- [STATED PROBLEM] In the listing below, find the line holding "translate(rim) circle(rim_r +" and the line holding "if empty is". Write out those two lines and all lines between, exactly, and nothing more.

- [SUPPLIED RECORDS]
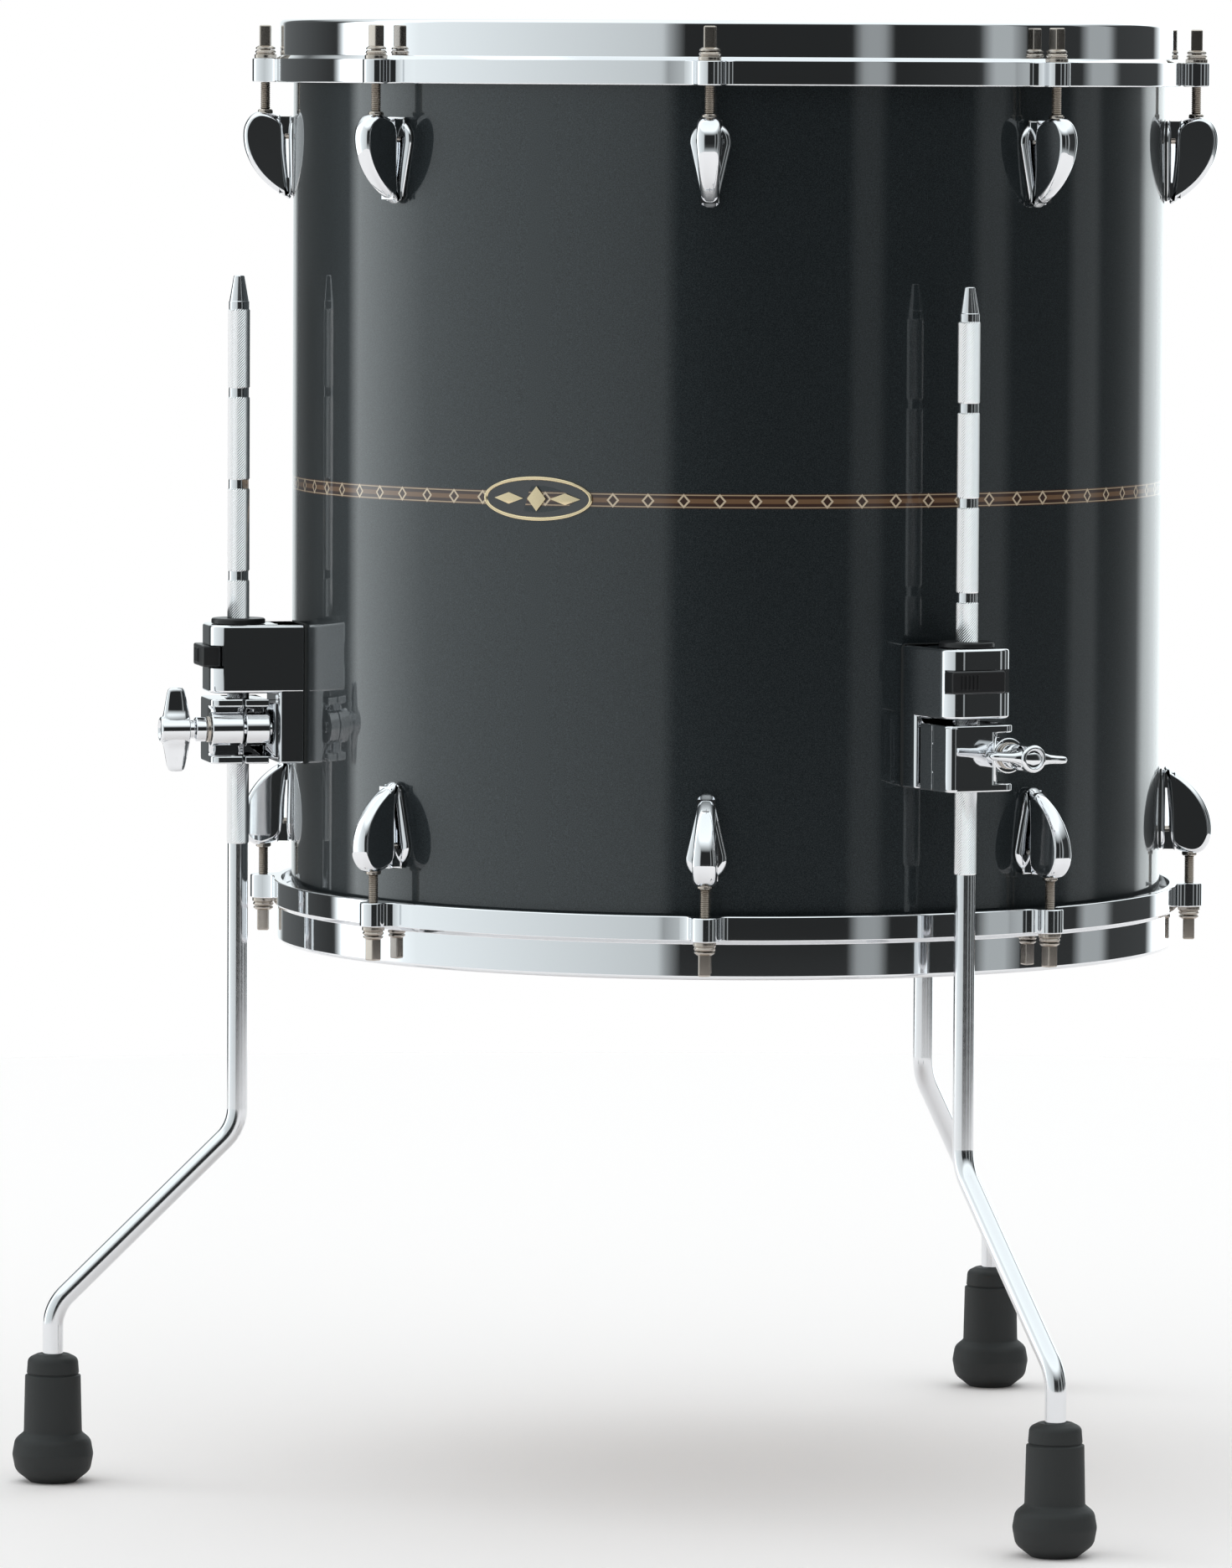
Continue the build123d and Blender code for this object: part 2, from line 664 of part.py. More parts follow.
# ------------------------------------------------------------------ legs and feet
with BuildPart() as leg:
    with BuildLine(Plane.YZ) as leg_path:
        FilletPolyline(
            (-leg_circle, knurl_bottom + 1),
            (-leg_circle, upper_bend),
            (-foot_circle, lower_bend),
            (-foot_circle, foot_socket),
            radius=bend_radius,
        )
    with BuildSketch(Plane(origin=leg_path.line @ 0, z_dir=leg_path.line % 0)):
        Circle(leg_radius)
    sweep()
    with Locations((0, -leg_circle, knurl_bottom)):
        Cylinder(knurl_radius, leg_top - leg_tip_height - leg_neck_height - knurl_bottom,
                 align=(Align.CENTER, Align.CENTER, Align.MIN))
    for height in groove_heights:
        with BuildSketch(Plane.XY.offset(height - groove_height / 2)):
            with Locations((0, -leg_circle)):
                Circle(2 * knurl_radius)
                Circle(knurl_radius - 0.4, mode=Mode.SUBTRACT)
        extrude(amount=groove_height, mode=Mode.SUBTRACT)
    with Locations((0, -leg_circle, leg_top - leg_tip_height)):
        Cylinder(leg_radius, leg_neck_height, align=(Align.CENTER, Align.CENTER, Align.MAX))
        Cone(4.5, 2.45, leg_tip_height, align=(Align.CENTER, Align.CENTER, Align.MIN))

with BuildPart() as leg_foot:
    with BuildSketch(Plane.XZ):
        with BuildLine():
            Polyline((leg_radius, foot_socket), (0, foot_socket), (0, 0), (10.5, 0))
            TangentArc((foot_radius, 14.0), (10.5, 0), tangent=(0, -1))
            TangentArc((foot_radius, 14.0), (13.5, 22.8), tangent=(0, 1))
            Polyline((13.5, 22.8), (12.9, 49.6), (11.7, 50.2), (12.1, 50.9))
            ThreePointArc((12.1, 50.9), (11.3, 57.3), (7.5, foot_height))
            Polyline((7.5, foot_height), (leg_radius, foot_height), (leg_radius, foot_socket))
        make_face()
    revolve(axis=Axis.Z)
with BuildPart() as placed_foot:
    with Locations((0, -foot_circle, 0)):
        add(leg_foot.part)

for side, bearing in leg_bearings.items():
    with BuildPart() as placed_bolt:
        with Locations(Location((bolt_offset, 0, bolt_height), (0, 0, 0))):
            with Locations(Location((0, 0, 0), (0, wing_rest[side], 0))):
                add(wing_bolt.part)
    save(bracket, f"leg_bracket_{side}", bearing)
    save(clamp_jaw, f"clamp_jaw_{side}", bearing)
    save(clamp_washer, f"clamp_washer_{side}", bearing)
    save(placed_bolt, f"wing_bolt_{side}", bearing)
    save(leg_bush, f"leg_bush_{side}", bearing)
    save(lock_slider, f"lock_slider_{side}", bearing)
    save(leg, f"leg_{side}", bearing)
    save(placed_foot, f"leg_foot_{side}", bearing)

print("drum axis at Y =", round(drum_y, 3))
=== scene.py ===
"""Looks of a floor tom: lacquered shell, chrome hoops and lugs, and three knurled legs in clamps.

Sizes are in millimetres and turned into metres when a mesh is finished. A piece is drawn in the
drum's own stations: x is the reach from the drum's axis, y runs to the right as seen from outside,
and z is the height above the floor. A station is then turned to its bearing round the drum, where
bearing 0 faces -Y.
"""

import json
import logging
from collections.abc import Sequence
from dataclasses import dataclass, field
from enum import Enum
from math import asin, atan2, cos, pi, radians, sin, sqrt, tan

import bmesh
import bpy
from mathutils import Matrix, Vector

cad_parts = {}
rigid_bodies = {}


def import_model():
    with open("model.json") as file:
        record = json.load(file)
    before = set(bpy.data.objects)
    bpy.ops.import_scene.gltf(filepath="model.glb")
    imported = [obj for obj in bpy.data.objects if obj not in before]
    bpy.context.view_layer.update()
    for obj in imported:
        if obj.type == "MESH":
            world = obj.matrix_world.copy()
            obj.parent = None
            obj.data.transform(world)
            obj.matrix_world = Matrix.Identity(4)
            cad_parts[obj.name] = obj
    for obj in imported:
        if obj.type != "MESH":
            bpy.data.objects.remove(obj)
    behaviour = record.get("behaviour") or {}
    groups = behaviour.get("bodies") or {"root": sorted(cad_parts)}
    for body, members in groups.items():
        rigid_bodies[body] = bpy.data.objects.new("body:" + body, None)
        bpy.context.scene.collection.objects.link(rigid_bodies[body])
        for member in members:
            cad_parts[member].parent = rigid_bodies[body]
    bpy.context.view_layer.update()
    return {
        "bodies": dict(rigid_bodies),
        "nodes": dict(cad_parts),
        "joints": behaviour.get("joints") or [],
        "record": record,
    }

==

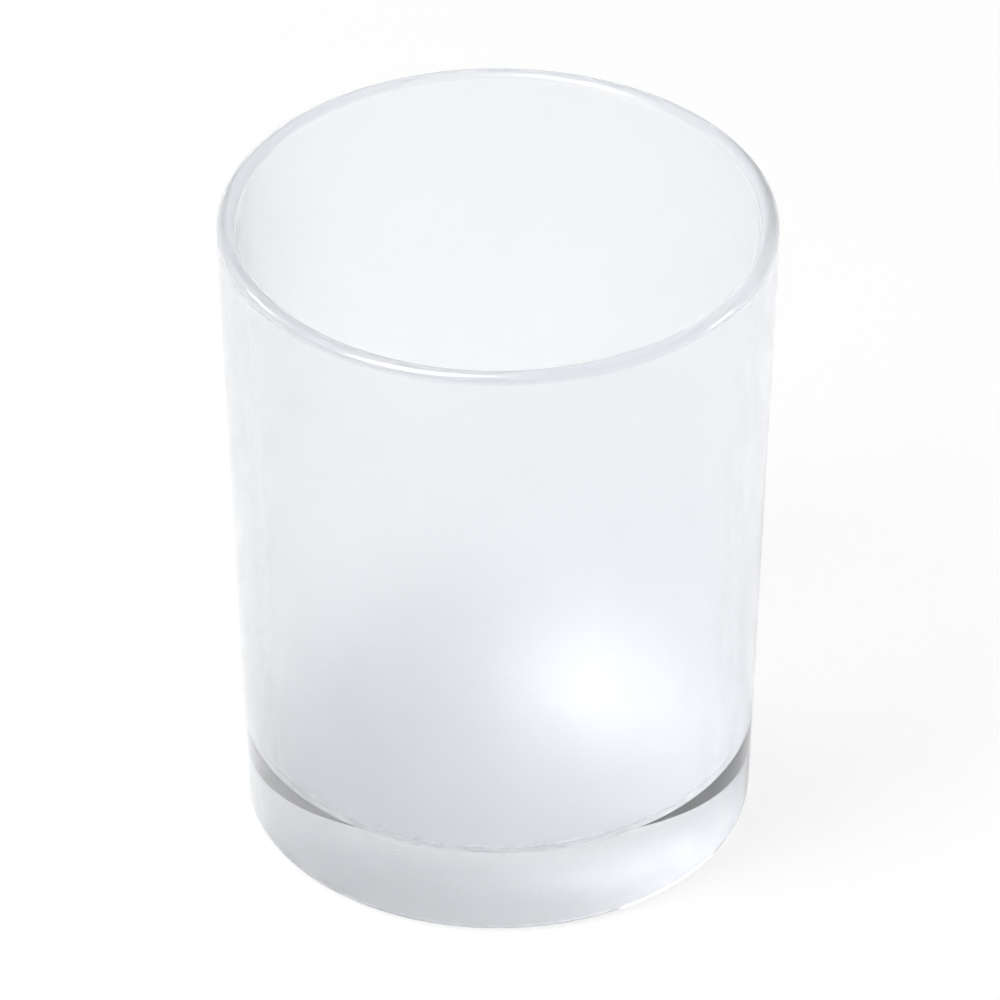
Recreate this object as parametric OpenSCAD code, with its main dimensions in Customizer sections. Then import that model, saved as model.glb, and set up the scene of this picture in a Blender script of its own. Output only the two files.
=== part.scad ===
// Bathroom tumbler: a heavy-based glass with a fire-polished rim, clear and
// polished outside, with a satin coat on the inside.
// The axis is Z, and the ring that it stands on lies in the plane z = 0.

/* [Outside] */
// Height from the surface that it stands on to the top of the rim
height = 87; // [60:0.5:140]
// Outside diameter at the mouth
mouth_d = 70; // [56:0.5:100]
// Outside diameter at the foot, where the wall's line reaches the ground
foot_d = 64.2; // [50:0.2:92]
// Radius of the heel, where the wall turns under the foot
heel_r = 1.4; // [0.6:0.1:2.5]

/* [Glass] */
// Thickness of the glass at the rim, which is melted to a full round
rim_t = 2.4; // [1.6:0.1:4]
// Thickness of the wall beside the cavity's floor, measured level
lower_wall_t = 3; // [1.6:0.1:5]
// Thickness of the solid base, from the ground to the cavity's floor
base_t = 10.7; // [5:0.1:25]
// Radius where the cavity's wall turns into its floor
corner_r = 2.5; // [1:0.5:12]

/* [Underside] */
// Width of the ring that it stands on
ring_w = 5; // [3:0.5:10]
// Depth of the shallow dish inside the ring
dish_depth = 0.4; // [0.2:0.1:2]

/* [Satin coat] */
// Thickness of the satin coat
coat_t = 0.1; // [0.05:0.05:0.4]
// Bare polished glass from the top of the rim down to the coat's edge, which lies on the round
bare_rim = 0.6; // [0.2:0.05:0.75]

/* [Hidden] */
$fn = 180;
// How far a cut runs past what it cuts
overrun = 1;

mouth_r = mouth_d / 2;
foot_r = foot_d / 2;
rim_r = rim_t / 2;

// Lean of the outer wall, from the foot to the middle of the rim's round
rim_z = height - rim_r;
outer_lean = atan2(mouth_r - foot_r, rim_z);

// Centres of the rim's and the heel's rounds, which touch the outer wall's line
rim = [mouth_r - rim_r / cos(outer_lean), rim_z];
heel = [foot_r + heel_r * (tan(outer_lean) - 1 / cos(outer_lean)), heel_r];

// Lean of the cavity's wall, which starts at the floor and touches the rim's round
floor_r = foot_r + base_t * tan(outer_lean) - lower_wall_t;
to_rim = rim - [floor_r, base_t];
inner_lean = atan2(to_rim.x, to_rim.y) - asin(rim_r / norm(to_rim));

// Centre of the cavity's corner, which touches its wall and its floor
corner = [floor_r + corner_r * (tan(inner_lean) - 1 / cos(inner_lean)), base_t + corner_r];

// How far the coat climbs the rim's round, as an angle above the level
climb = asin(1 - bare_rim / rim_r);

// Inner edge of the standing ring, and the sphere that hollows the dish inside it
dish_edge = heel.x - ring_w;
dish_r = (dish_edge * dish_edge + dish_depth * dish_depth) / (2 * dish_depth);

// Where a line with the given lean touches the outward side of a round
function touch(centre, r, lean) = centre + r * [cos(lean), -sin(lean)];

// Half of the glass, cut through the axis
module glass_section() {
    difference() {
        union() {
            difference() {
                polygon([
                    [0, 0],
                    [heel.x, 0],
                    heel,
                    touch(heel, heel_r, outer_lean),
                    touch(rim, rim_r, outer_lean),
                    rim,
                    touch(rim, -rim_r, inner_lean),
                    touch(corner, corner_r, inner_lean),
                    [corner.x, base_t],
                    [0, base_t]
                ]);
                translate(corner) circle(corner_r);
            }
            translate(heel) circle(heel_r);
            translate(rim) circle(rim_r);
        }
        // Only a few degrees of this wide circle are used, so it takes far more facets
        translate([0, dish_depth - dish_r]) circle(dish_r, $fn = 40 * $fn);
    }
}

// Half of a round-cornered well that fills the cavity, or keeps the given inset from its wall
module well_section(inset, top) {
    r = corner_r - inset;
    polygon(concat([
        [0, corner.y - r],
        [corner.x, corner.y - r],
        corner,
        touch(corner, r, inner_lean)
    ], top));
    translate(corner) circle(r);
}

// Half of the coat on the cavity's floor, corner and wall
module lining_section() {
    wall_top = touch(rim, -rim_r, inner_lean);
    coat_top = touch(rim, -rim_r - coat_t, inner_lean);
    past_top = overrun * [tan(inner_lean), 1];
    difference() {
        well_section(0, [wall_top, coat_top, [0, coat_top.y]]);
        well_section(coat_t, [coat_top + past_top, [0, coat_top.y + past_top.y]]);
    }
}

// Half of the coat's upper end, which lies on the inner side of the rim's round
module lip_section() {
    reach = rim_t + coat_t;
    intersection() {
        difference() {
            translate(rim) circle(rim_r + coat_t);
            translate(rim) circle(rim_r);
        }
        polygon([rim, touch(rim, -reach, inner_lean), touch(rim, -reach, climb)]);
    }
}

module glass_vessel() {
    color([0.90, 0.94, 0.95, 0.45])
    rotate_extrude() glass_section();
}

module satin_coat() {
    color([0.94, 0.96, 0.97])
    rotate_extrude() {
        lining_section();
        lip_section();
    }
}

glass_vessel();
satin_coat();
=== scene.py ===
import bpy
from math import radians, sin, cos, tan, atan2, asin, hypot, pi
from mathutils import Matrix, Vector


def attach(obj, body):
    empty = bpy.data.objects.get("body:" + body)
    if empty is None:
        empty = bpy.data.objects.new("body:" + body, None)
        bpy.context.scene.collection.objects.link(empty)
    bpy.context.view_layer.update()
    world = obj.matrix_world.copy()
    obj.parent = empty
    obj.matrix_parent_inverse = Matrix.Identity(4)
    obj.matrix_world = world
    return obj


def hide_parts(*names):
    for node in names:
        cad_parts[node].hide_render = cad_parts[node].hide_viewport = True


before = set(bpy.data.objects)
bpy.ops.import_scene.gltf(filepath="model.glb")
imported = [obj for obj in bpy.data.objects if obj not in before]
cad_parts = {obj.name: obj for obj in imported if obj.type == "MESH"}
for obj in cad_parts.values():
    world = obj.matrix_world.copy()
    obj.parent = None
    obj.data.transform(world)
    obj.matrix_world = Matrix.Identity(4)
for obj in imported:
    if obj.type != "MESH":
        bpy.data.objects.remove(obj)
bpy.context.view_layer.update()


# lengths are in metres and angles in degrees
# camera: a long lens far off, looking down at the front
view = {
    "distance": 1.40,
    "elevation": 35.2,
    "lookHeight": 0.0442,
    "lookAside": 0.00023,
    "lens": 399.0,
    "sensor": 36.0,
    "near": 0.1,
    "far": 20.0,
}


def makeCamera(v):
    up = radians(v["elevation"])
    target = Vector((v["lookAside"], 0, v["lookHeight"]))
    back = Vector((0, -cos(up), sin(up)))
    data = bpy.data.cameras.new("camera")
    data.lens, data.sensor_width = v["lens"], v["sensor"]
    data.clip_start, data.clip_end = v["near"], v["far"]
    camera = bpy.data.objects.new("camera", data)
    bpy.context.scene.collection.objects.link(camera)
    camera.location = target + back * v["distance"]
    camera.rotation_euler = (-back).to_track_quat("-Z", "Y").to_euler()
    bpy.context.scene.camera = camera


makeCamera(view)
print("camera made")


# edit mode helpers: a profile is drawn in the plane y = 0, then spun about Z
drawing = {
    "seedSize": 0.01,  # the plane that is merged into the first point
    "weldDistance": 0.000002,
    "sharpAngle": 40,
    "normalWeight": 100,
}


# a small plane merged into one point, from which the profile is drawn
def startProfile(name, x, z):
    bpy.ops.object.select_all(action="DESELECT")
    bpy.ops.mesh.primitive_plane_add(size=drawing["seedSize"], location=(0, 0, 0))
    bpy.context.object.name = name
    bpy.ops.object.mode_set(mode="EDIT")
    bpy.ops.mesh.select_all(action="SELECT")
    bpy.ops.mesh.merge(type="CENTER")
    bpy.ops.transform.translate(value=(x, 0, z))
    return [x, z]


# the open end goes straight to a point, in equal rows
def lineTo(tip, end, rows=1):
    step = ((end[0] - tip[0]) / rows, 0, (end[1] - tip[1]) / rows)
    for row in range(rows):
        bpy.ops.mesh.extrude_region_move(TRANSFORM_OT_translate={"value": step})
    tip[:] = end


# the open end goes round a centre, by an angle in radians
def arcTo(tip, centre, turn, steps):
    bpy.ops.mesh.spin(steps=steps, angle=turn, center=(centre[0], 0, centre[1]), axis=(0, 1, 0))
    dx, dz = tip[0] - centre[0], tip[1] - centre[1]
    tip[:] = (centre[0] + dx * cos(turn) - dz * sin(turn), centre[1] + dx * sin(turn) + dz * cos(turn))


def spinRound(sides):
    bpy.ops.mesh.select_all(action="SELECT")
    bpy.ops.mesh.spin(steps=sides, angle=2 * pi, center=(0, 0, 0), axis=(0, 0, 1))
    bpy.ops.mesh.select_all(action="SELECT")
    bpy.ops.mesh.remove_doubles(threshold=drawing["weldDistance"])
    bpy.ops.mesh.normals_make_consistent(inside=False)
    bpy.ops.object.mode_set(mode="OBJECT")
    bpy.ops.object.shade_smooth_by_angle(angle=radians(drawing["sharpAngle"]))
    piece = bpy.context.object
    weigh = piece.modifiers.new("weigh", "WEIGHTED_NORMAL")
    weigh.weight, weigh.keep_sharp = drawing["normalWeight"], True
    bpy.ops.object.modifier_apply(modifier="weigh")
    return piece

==

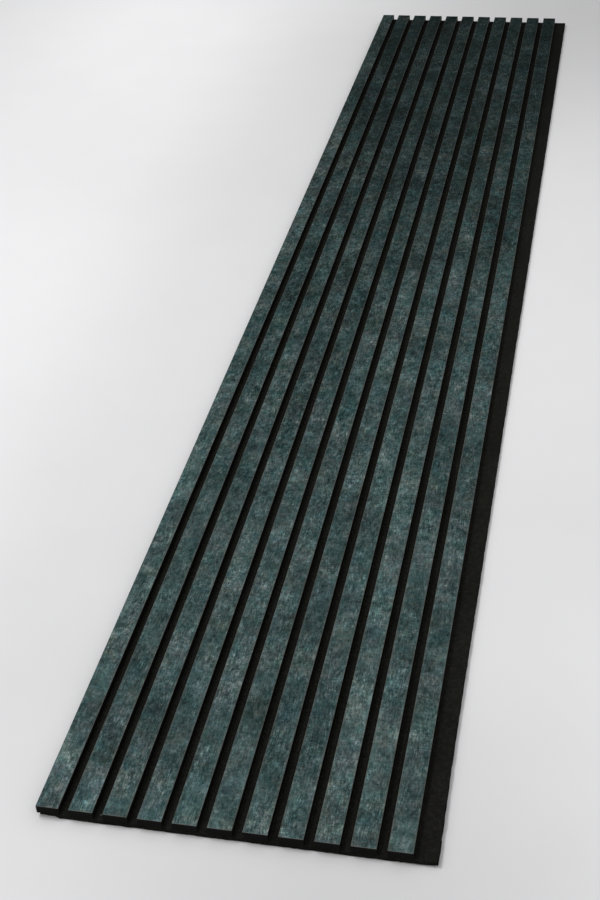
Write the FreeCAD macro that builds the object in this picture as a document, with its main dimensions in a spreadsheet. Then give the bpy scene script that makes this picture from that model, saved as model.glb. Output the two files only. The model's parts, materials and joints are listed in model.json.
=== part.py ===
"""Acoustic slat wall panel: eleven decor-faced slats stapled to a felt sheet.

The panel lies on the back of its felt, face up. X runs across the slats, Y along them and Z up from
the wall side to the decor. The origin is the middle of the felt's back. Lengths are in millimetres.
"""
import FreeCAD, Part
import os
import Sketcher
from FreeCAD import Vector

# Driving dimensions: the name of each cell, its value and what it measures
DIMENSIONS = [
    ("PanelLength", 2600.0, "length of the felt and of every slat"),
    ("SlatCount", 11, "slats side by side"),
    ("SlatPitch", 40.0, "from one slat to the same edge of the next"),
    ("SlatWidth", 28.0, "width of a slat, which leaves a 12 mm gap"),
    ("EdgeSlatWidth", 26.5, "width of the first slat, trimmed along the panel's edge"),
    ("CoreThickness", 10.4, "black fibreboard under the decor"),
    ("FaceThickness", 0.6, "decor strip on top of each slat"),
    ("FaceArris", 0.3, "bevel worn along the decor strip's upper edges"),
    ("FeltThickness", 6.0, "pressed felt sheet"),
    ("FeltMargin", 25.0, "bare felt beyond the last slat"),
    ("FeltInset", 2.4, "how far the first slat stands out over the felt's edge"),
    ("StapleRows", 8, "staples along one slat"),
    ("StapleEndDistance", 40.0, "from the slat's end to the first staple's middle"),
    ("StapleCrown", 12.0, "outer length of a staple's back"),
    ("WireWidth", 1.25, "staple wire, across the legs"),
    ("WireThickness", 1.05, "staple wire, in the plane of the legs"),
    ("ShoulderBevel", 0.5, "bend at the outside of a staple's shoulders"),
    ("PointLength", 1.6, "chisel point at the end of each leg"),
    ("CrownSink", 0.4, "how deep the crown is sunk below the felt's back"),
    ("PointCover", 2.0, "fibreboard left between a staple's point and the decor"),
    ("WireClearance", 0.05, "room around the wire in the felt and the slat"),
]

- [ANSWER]
            translate(rim) circle(rim_r + coat_t);
            translate(rim) circle(rim_r);
        }
        polygon([rim, touch(rim, -reach, inner_lean), touch(rim, -reach, climb)]);
    }
}

module glass_vessel() {
    color([0.90, 0.94, 0.95, 0.45])
    rotate_extrude() glass_section();
}

module satin_coat() {
    color([0.94, 0.96, 0.97])
    rotate_extrude() {
        lining_section();
        lip_section();
    }
}

glass_vessel();
satin_coat();
=== scene.py ===
import bpy
from math import radians, sin, cos, tan, atan2, asin, hypot, pi
from mathutils import Matrix, Vector


def attach(obj, body):
    empty = bpy.data.objects.get("body:" + body)
    if empty is None:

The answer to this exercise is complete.